To me it never looked like a wolf. My third book is taking me deep into wolf territory these days, and this one looks definitely like some kind of hound. Look at the morphology of the head.
The story also teaches us to take scholarly certitudes with a grain of salt.
That's an interesting point, Catherine, the statue looking houndlike. It's possible that it was not intended as a wolf but that during the Renaissance, it was reinterpreted or misunderstood as one and Romulus/Remus added to it. But then, animals in medieval art (if we can call this medieval) often don't look 'realistic' (lions spring to mind).
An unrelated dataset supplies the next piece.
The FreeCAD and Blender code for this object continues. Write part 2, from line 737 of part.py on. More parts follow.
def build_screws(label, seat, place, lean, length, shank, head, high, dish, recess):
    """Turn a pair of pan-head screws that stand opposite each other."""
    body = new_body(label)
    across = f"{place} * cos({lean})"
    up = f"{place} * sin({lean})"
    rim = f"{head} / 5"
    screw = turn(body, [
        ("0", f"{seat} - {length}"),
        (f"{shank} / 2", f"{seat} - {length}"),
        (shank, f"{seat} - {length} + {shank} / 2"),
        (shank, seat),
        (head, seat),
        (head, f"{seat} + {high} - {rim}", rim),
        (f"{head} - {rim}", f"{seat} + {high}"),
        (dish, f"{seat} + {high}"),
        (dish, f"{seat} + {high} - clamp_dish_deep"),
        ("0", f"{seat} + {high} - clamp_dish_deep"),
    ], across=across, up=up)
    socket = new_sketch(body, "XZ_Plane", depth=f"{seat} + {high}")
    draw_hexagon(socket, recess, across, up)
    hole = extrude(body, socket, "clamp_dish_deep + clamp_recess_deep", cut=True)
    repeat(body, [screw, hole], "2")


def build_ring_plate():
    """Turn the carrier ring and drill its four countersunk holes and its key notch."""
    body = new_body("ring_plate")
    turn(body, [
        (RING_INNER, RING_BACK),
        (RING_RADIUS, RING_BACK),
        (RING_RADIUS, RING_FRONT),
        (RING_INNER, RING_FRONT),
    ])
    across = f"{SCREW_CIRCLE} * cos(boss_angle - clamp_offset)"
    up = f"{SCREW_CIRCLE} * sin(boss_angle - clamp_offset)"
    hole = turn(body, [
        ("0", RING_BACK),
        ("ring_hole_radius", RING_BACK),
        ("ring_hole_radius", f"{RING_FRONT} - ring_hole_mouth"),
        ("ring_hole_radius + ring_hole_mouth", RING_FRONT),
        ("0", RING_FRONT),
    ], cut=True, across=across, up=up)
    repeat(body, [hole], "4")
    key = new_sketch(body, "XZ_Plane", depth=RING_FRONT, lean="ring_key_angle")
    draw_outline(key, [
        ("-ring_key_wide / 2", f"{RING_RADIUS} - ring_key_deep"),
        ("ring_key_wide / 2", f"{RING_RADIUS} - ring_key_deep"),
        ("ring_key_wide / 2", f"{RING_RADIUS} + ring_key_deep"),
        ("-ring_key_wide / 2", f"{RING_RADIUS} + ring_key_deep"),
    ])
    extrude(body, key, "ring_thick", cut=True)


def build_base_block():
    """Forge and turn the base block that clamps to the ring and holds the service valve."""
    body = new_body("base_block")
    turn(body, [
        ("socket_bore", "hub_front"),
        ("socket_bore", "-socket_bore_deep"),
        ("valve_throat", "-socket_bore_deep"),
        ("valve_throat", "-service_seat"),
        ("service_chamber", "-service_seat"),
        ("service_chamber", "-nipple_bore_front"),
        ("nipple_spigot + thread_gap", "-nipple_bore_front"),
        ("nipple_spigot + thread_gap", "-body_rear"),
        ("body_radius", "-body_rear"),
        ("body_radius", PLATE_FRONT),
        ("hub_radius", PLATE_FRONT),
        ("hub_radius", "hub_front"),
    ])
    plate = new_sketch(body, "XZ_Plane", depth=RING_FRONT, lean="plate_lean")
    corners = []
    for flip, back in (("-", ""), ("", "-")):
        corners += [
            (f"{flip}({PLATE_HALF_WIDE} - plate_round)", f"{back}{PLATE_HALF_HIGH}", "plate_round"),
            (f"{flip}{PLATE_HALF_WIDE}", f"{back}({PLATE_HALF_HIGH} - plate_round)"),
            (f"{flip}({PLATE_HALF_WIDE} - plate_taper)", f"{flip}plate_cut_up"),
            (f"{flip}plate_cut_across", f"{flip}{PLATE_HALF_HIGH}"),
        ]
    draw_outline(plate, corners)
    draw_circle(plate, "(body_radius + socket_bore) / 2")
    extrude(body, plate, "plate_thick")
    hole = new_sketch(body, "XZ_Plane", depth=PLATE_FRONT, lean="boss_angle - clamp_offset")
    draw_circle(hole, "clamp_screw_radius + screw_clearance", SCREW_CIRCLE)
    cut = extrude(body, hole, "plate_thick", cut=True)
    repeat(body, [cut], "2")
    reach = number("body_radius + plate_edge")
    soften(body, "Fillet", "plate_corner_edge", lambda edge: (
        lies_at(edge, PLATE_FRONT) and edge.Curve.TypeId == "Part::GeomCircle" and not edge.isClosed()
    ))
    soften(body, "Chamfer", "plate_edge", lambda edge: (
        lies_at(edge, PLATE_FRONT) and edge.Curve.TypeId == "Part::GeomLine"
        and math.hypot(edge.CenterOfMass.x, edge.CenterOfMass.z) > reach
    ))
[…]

I don't remember offhand the year of the earliest documented 'sighting' of the Capitoline Wolf (my Roman books are on campus right now and I'm not). Supposedly it was found on the Capitoline Hill and then linked to Cicero (I believe it's Cicero) saying there was a wolf statue on that spot in his day, and it was struck by lightning. There is damage on the Wolf's paw that traditionally was thought to be from the lightning. Tradition more than hard evidence gave the attribution, it's true.
This will be a good discussion for the students in Roman Art this fall. Like you say, it's a lesson that scholarship evolves. Especially these days, when there are all kinds of tests and technology not available to scholars of years past. For bronzes, they can test the amount of tin or copper in a sample and compare that to ancient usage, etc., and thanks to X-rays, UV, even tiny cameras up inside the bellies of things, we understand more about how ancient bronzes were made. From what I read, the conservator who originally became suspicious of the Wolf did so because of the technique.
I hope there will be a good scholarly write-up eventually, with all the details of the testing. It's fascinating what conservators can do and learn!